Interactive recommender systems (IRS) have attracted more and more attention in recent years, which can receive user feedbacks on the recommendation list and constantly improve the recommendation results. This dataset contains 39,805 users and 680,267 historical interactions among them from SCHOLAT. The "user_attribute" directory contains 39,805 files which are user attributes with the user IDs (from 0 to 39,804) as file names. The user attributes are extracted from their biography in SCHOLAT and most of them are in Chinese.
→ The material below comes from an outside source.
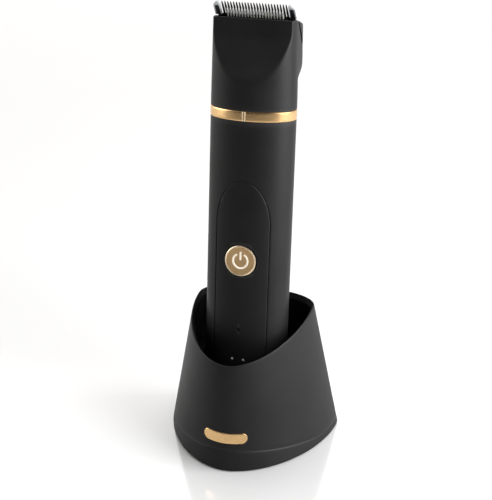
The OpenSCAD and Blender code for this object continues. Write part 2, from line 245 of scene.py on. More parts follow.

The file "user_interactions.txt" contains all the user interactions that are in the format as "User1::User2::Reward::Timestamp", where "User1" is the ID of user1, "User2" is the ID of user2, "Reward" represents the feedback or rating on user2 by user1, and "Timestamp" is the time at which this interaction happened. More specifically, if user1 clicks or browses user2's homepage, the reward is set as 1. If user1 follows user2, the reward is set as 3. If user1 unfollows user2, the reward is -1. All the user IDs range between 0 and 39,804.

This dataset will also be used for the third ChineseCSCW Big Data Analytics Competition (3_rd ChineseCSCW Cup) on the 17th Chinese Conference on Computer Supported Cooperative Work and Social Computing (ChineseCSCW 2022).

How to cite:

Ronghua Lin, Feiyi Tang, Chaobo He, Zhengyang Wu, Chengzhe Yuan, and Yong Tang. DIRS-KG: a KG-enhanced interactive recommender system based on deep reinforcement learning. World Wide Web Journal (2023). https://doi.org/10.1007/s11280-022-01135-x

6. SCHOLAT Multiplex Network [Download]

The SCHOLAT Multiplex Network provides a comprehensive list of social information. In this network, we construct a multiplex structure with three layers: (1) The first layer represents connections between users who become friends. (2) The second layer represents connections between users who join the same groups. (3) The third layer represents connections between users who study the same courses. Furthermore, we define an individual ground-truth community based on the affiliation of users. All layers consist of the same 2,302 nodes with the highest quality. Each layer has a specific number of edges: 11,393 for the first layer, 139,004 for the second layer, and 70,226 for the third layer. We have divided these nodes into 11 communities.

This dataset will also be used for the fourth ChineseCSCW Big Data Analytics Competition (4_th ChineseCSCW Cup) on the 18th Chinese Conference on Computer Supported Cooperative Work and Social Computing (ChineseCSCW 2023).

7. SCHOLAT ScholarNet [Download]

This dataset contains the user attributes and links among 9,537 users from SCHOLAT. The "attributes" directory contains 9,537 user attribute files with the user IDs as file names. The links data is divided into two parts: "train.csv" and "test.csv", which respectively include 128,924 and 32,231 undirected edges.

This dataset will be used for the fifth ChineseCSCW Big Data Analytics Competition (5_th CCSCW Cup) on the 19th Chinese Conference on Computer Supported Cooperative Work and Social Computing (ChineseCSCW 2024).